Sept., Wednesday, 19, 1860. Rose at 1/2 past 6. Soon left the Oaks [sic], Mrs O. gave us some beautiful agates from Superior. Took the Steamer Alhambra — small and inelegant — State rooms clean however, & table not bad.

Miss Redfield was not at all well today — Scenery early not very fine — afternoon beautiful goregeous sunset on Lake Pepin.42 Red thro[sic] the blue clouds, sunset on Winonas rock—

Speeches at some places —

Evening played whist with Gen Nye — against Father & Miss Nye—four games, equal luck.

Sept., Thursday, 20, 1860. On Mississippi. Miss Redfield quite sick — Saw some beautiful scenery — Bluffs and villages under the hills —

Reached Dubuque at a trifle after 10— Very fine procession of Wide Awakes — Speeches of Father Gen Nye, C. F. Adams and Goy Patterson 43. . . . .    

Retired at 2.

Staying at Julien House.

Sept., Friday, 21, 1860. Breakfast at 1/4 of 10. After breakfast went went [sic] to drive with Ellen, Henry Seward & Mr Childs of Dubuque & I went to drive. [sic] Did not visit lead mines but something similar fine views of Dubuque — letters home give description.

Left Dubuque at 7— P. M. Crossed Ferry, Took slepping [sic] car—at Freeport 44 there was a magnificent demonstration.
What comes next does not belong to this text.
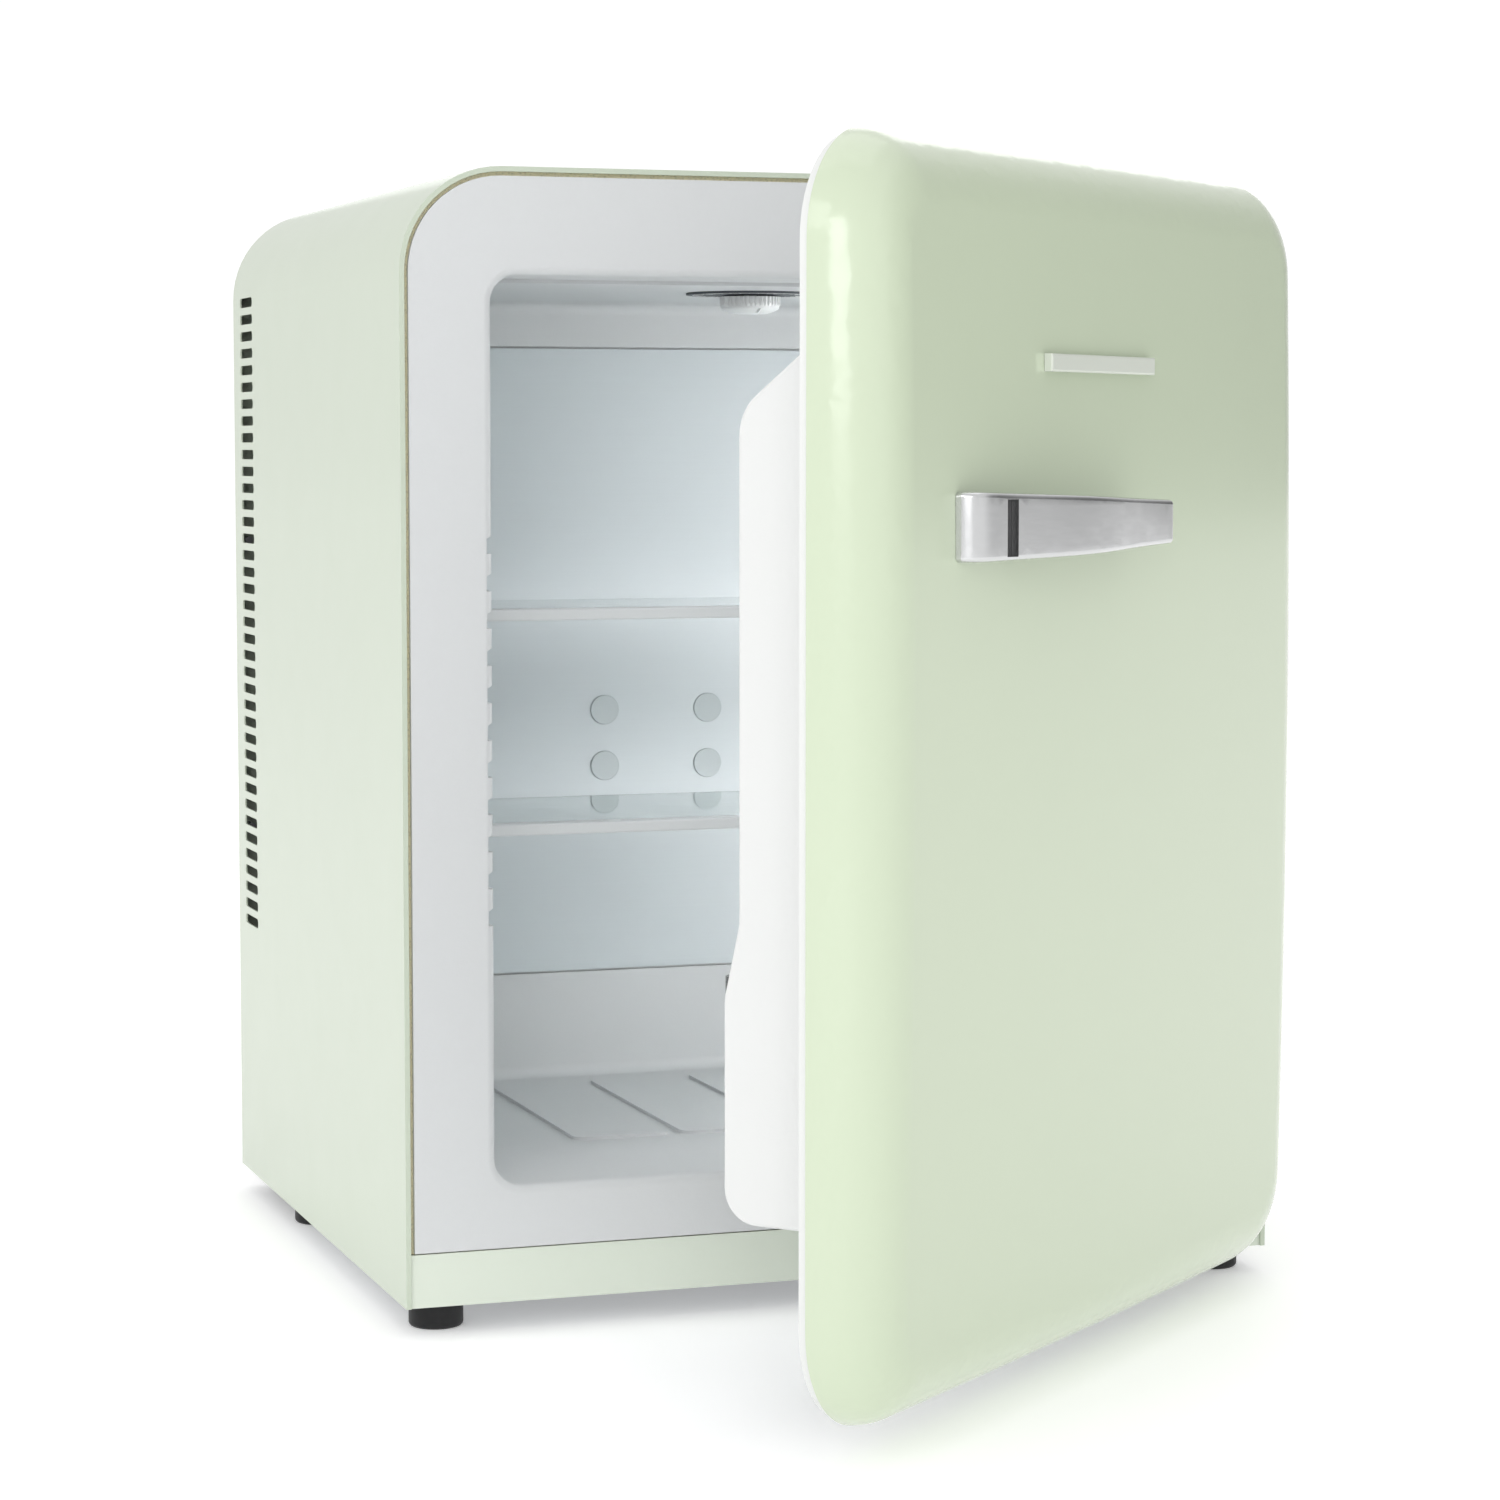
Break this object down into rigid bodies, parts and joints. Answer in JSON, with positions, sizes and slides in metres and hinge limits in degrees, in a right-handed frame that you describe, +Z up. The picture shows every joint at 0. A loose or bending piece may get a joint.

Sept., Saturday, 22, 1860. At one in the night changed cars, at Mendota. Messrs Baker & Goodrich 45 were left. Messrs Adams senior & Kirkpatrick left to go home. Changed cars again at 5 A. M. Met the Marcy's 46 on the cars — Changed again at Quincy — left Messrs Adams of Alabama & Woodhouse here. Travelled all day — same old Missouri experience — Reach [sic] St Joseph at half past 9. Demonstration.

Sept., Sunday, 23, 1860. Did not go out at all being very tired. Miss Redfield still ill — she remained with Mrs Marcy while we go to Kansas —

Sept., Monday, 24, 1860. Rose at 1/2 past 4 — left at six — Cars —

Boat from Atchinson [sic] to Leavenworth. Celebration described in letters home. Afternoon drove to Fort L. Also described in the letters.

 Sept., Tuesday, 25, 1860. Rode to Laurence [sic] — Full particulars in letters — Lovely time —

Sept., Wednesday, 26, 1860. Visited Fort Laurence [sic]. ) Eveni Afternoon Speaking — Evening — Balls. All in letters.

Sept., Thursday, 27, 1860. Returned to Leavenworth,

Drove to the Fort Leavenworth —

Sept., Friday, 28, 1860. Left Leavenworth at 11. A-M-

Reached St Joseph at 7 or 8.

Miss Redfield has had a serious time — She is somewhat weak.

Sept. Saturday, 29, 1860 Rose at 1,4 pas [sic] 4. Dinner at eating house at ½ past ten.

Gatherings [?] along the road full.

Reached St Louis at nine or ten —

Father spoke to an assemblage off serenaders —

Sept., Sunday, 30, 1860. It rained all day — So we saw nothing of St Louis —

A German Gardener sent me the most rare & exquisite bouquet of hot house flowers — I ever saw.

A german Confectioner sent a box of exquisite french candies & bon bons to the ladies of Governer [sic] Sewards party. Wrote home. Dinner, went in with Gen' King.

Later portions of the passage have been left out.